** begin **

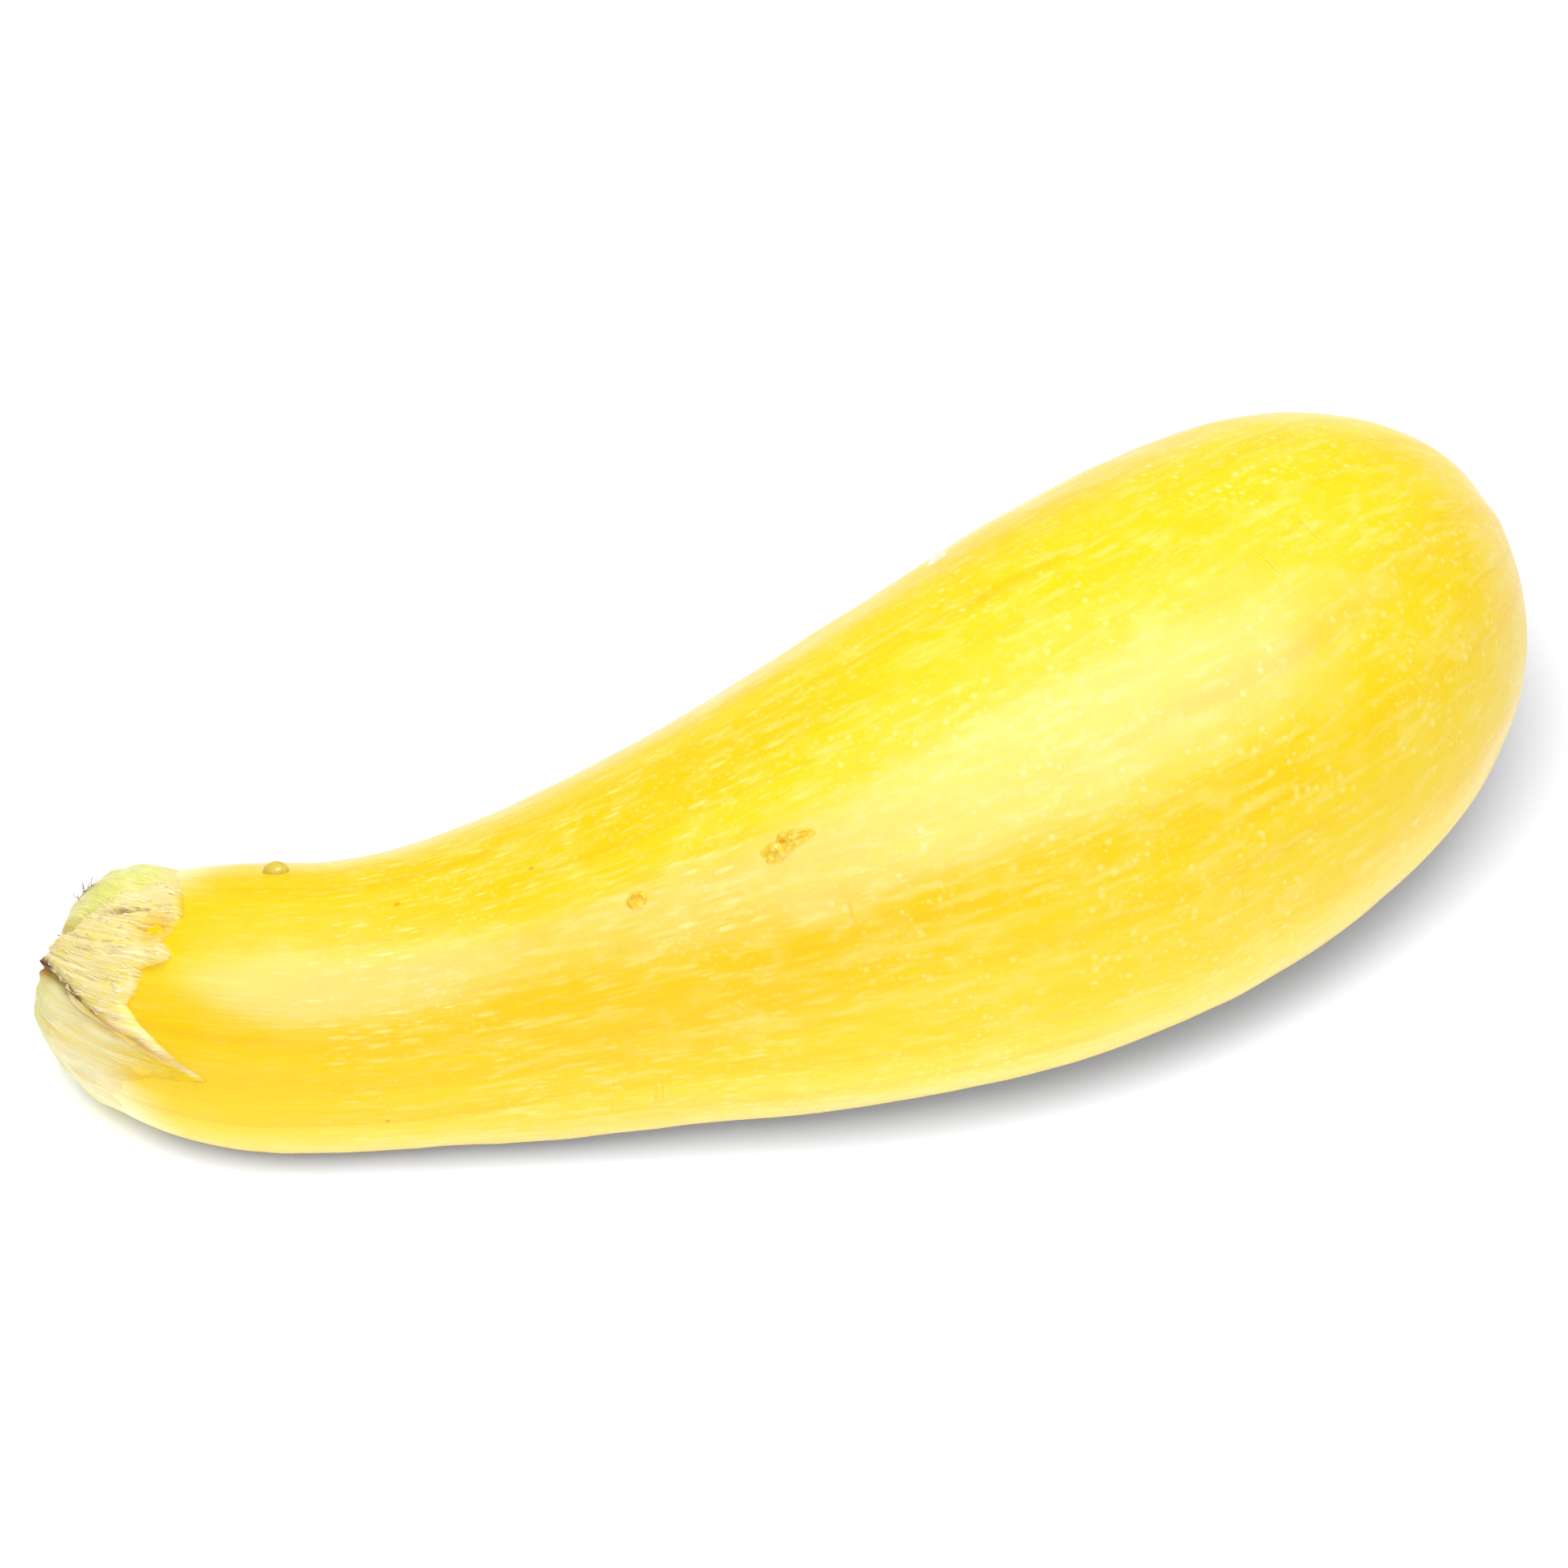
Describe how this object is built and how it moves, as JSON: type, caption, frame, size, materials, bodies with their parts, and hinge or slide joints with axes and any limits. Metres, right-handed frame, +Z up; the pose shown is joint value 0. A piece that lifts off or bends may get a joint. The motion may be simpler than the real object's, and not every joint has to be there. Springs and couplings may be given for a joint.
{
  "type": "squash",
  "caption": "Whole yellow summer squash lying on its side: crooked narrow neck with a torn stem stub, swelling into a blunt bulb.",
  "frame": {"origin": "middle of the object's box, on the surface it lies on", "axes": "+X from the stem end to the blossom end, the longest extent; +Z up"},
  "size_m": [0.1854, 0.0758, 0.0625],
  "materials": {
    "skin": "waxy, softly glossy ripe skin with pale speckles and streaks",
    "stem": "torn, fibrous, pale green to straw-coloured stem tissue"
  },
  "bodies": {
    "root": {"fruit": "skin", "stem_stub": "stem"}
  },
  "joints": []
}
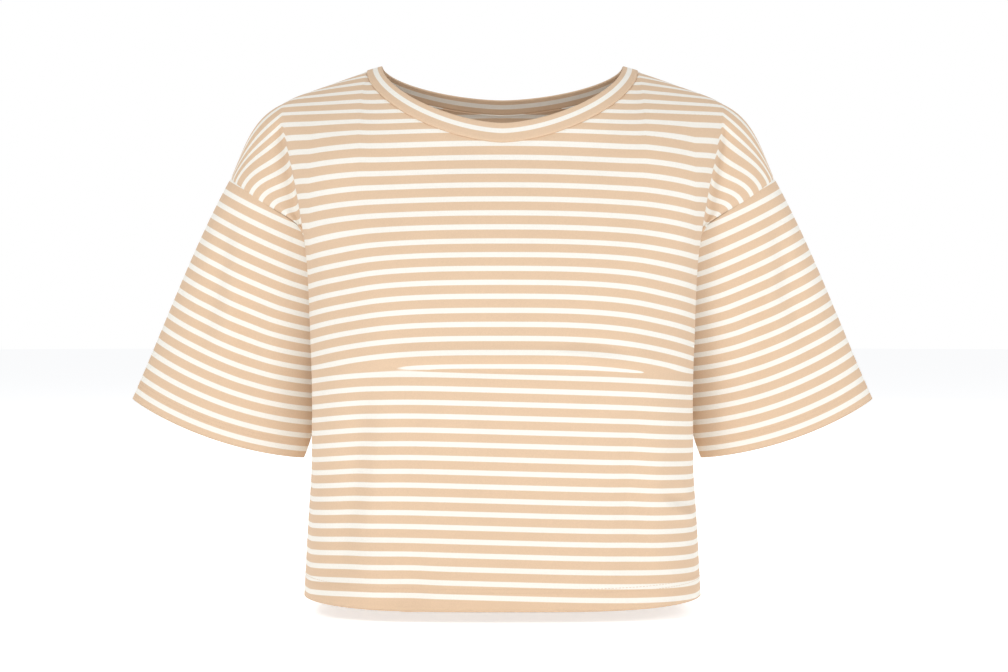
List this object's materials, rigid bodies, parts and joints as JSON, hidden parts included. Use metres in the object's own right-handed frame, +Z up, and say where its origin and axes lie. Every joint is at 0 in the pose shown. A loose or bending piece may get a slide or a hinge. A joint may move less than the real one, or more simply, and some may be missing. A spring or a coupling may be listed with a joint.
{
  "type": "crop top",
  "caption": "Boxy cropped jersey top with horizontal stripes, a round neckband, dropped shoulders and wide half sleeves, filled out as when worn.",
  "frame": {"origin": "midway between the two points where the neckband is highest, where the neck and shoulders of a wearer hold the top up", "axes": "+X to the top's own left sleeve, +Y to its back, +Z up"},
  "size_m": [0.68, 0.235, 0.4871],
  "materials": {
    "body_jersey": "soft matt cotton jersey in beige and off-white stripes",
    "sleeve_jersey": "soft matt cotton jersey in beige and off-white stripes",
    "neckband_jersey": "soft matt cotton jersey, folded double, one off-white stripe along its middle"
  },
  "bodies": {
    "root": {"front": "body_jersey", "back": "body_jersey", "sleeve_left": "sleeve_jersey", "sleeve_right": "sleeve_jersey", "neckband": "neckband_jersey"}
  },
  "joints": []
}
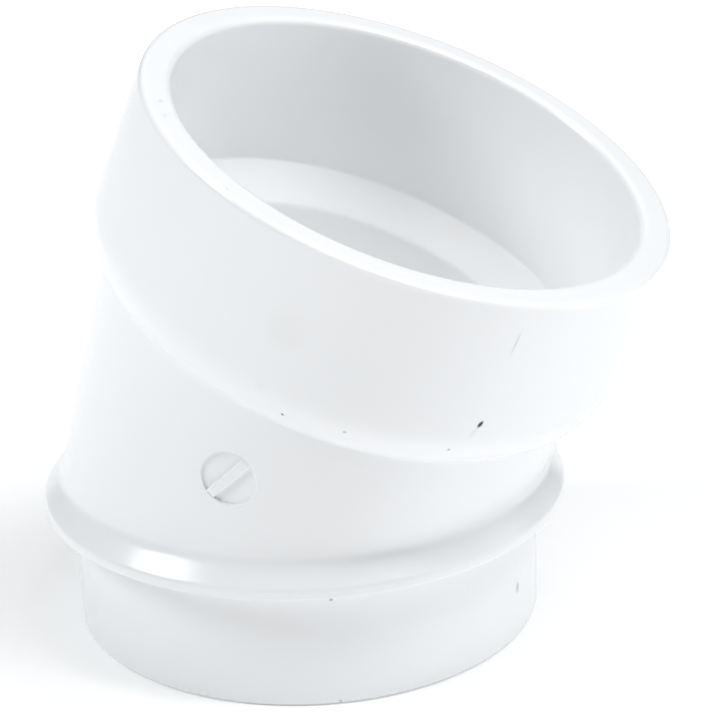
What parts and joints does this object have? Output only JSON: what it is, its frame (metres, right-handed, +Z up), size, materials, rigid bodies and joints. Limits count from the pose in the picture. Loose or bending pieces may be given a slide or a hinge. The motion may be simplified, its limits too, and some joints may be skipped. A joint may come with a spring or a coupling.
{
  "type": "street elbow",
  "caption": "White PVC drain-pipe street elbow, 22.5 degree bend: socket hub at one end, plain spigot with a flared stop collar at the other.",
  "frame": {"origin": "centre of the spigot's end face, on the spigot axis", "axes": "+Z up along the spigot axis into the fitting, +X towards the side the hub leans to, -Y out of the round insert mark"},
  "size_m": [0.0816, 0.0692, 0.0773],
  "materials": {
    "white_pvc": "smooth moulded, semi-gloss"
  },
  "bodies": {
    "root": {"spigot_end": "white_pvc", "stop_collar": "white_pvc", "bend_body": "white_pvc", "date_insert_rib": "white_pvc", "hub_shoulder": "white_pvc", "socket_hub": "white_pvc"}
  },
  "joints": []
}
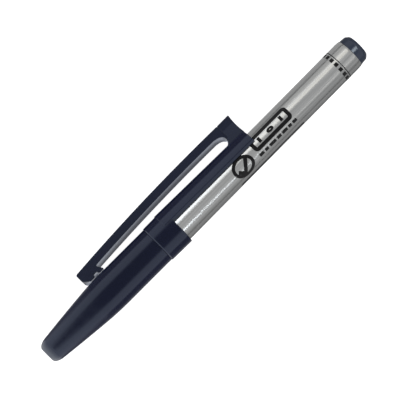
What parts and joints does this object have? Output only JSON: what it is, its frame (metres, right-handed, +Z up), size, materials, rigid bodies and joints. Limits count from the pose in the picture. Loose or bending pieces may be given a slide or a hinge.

** end **

Written problem: Write out all the records above again, exactly as they stand.

Solution to this exercise:
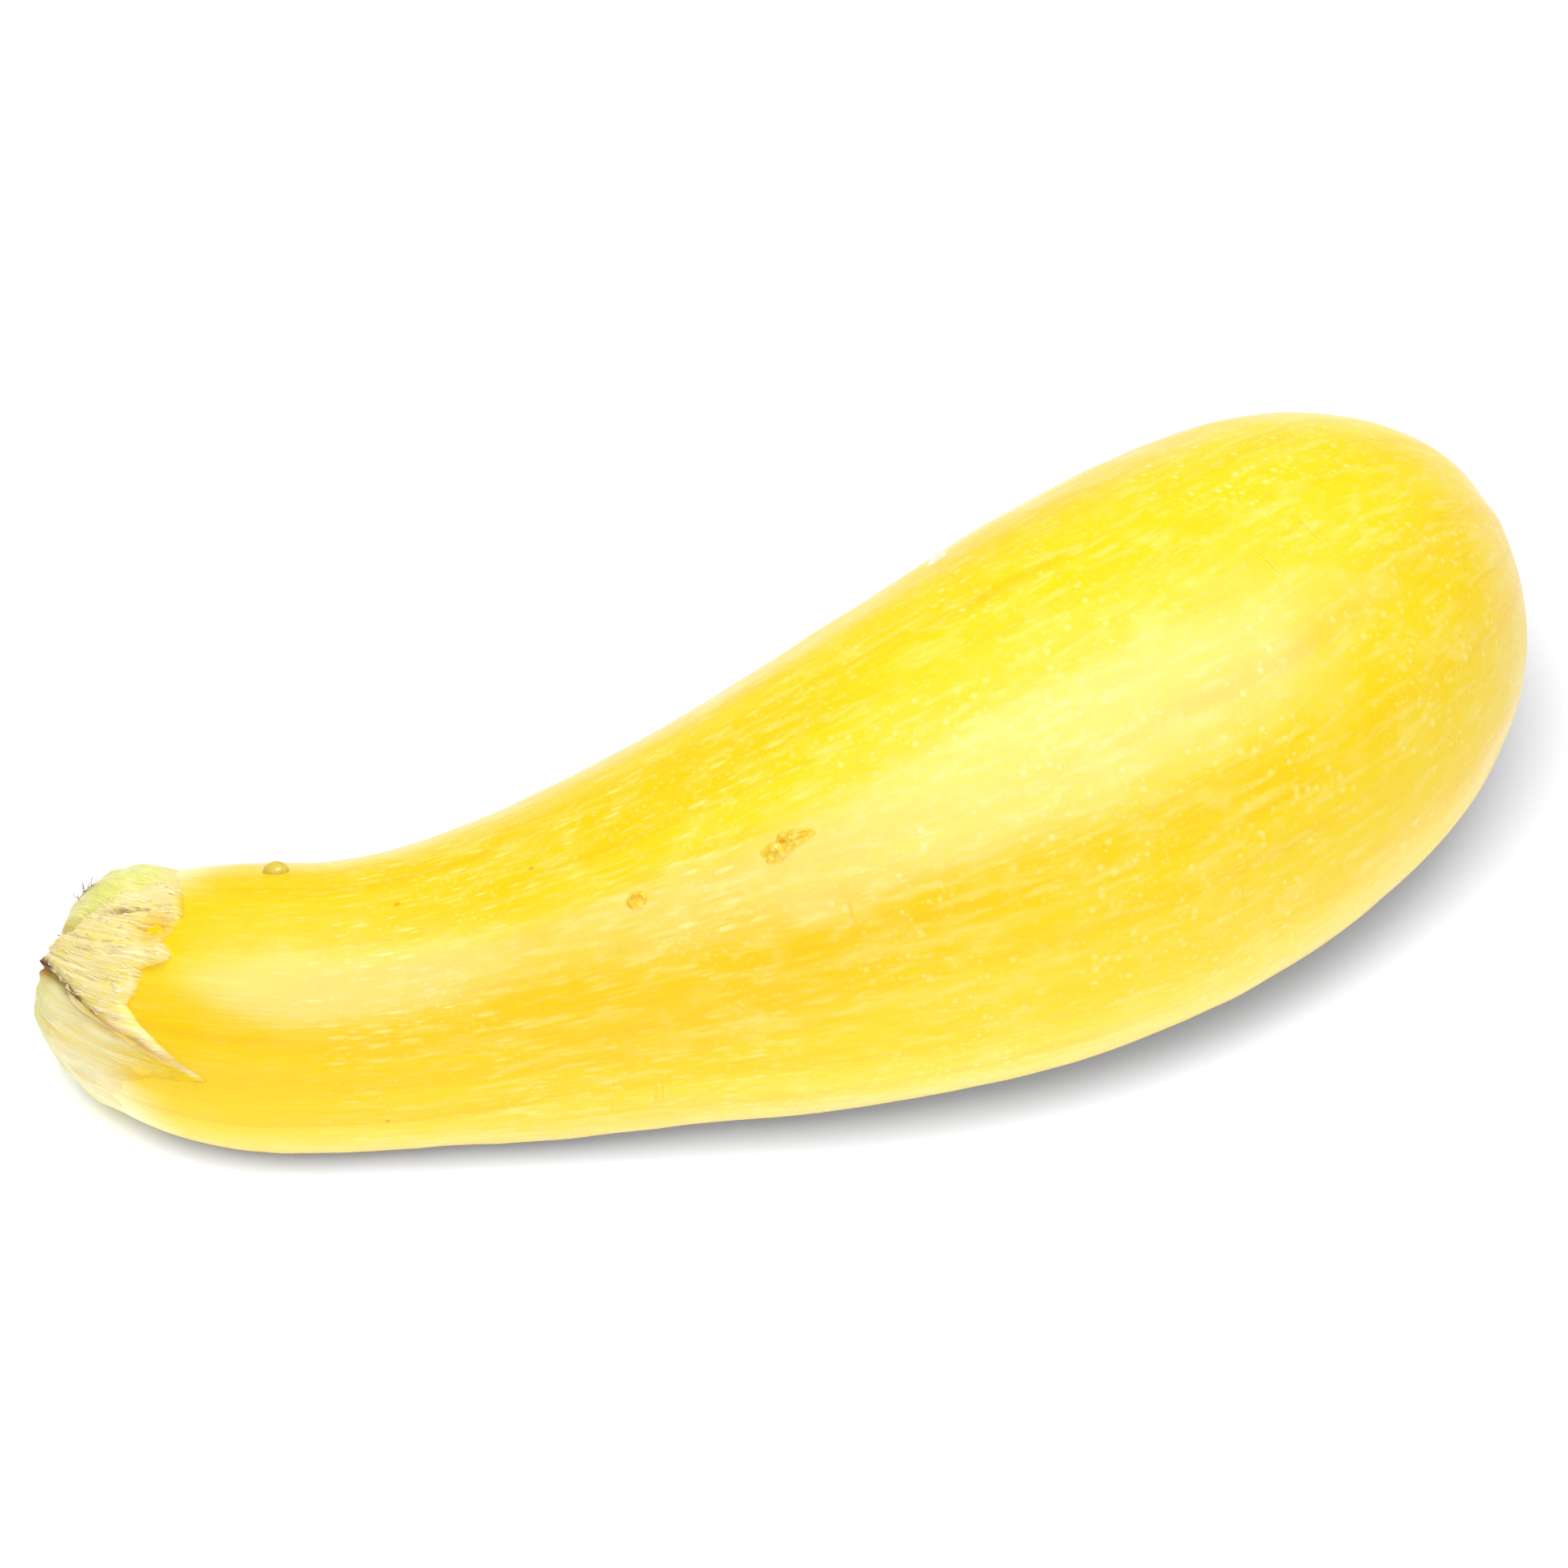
Describe how this object is built and how it moves, as JSON: type, caption, frame, size, materials, bodies with their parts, and hinge or slide joints with axes and any limits. Metres, right-handed frame, +Z up; the pose shown is joint value 0. A piece that lifts off or bends may get a joint. The motion may be simpler than the real object's, and not every joint has to be there. Springs and couplings may be given for a joint.
{
  "type": "squash",
  "caption": "Whole yellow summer squash lying on its side: crooked narrow neck with a torn stem stub, swelling into a blunt bulb.",
  "frame": {"origin": "middle of the object's box, on the surface it lies on", "axes": "+X from the stem end to the blossom end, the longest extent; +Z up"},
  "size_m": [0.1854, 0.0758, 0.0625],
  "materials": {
    "skin": "waxy, softly glossy ripe skin with pale speckles and streaks",
    "stem": "torn, fibrous, pale green to straw-coloured stem tissue"
  },
  "bodies": {
    "root": {"fruit": "skin", "stem_stub": "stem"}
  },
  "joints": []
}
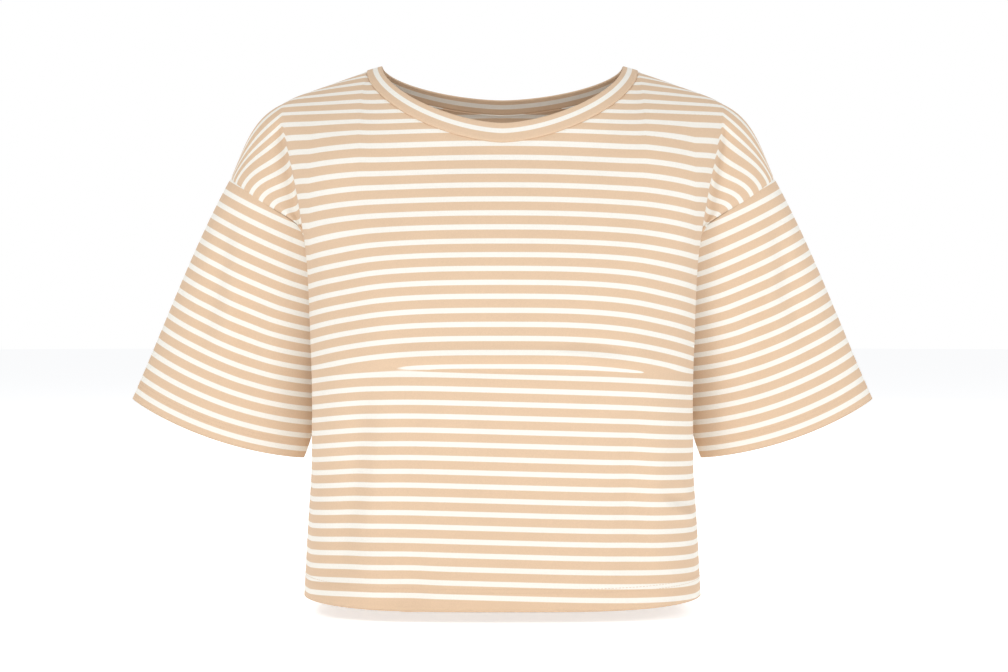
List this object's materials, rigid bodies, parts and joints as JSON, hidden parts included. Use metres in the object's own right-handed frame, +Z up, and say where its origin and axes lie. Every joint is at 0 in the pose shown. A loose or bending piece may get a slide or a hinge. A joint may move less than the real one, or more simply, and some may be missing. A spring or a coupling may be listed with a joint.
{
  "type": "crop top",
  "caption": "Boxy cropped jersey top with horizontal stripes, a round neckband, dropped shoulders and wide half sleeves, filled out as when worn.",
  "frame": {"origin": "midway between the two points where the neckband is highest, where the neck and shoulders of a wearer hold the top up", "axes": "+X to the top's own left sleeve, +Y to its back, +Z up"},
  "size_m": [0.68, 0.235, 0.4871],
  "materials": {
    "body_jersey": "soft matt cotton jersey in beige and off-white stripes",
    "sleeve_jersey": "soft matt cotton jersey in beige and off-white stripes",
    "neckband_jersey": "soft matt cotton jersey, folded double, one off-white stripe along its middle"
  },
  "bodies": {
    "root": {"front": "body_jersey", "back": "body_jersey", "sleeve_left": "sleeve_jersey", "sleeve_right": "sleeve_jersey", "neckband": "neckband_jersey"}
  },
  "joints": []
}
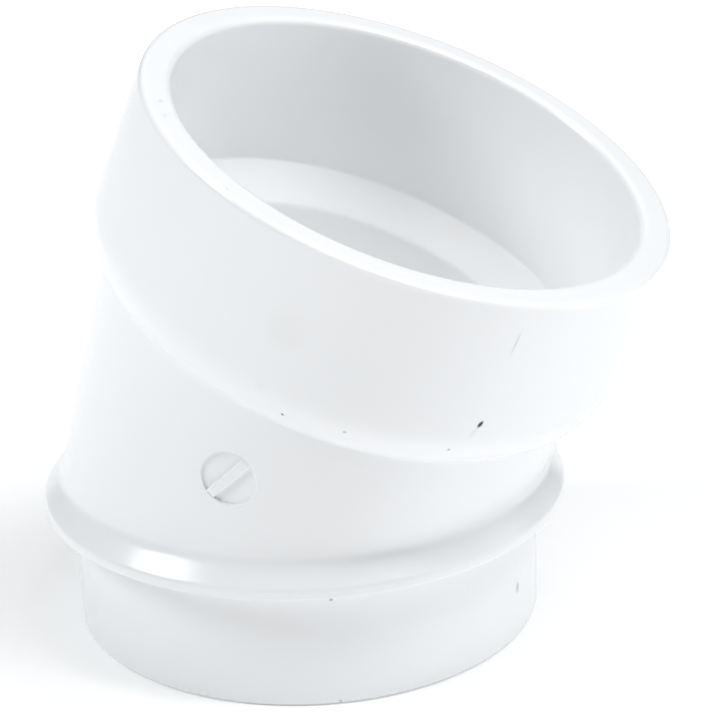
What parts and joints does this object have? Output only JSON: what it is, its frame (metres, right-handed, +Z up), size, materials, rigid bodies and joints. Limits count from the pose in the picture. Loose or bending pieces may be given a slide or a hinge. The motion may be simplified, its limits too, and some joints may be skipped. A joint may come with a spring or a coupling.
{
  "type": "street elbow",
  "caption": "White PVC drain-pipe street elbow, 22.5 degree bend: socket hub at one end, plain spigot with a flared stop collar at the other.",
  "frame": {"origin": "centre of the spigot's end face, on the spigot axis", "axes": "+Z up along the spigot axis into the fitting, +X towards the side the hub leans to, -Y out of the round insert mark"},
  "size_m": [0.0816, 0.0692, 0.0773],
  "materials": {
    "white_pvc": "smooth moulded, semi-gloss"
  },
  "bodies": {
    "root": {"spigot_end": "white_pvc", "stop_collar": "white_pvc", "bend_body": "white_pvc", "date_insert_rib": "white_pvc", "hub_shoulder": "white_pvc", "socket_hub": "white_pvc"}
  },
  "joints": []
}
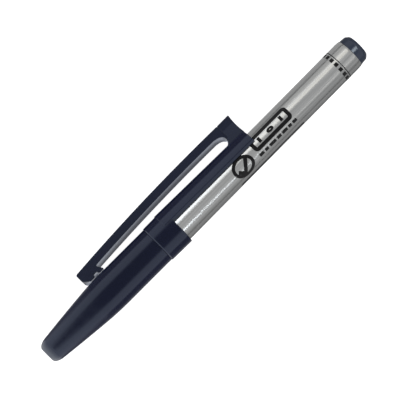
What parts and joints does this object have? Output only JSON: what it is, its frame (metres, right-handed, +Z up), size, materials, rigid bodies and joints. Limits count from the pose in the picture. Loose or bending pieces may be given a slide or a hinge.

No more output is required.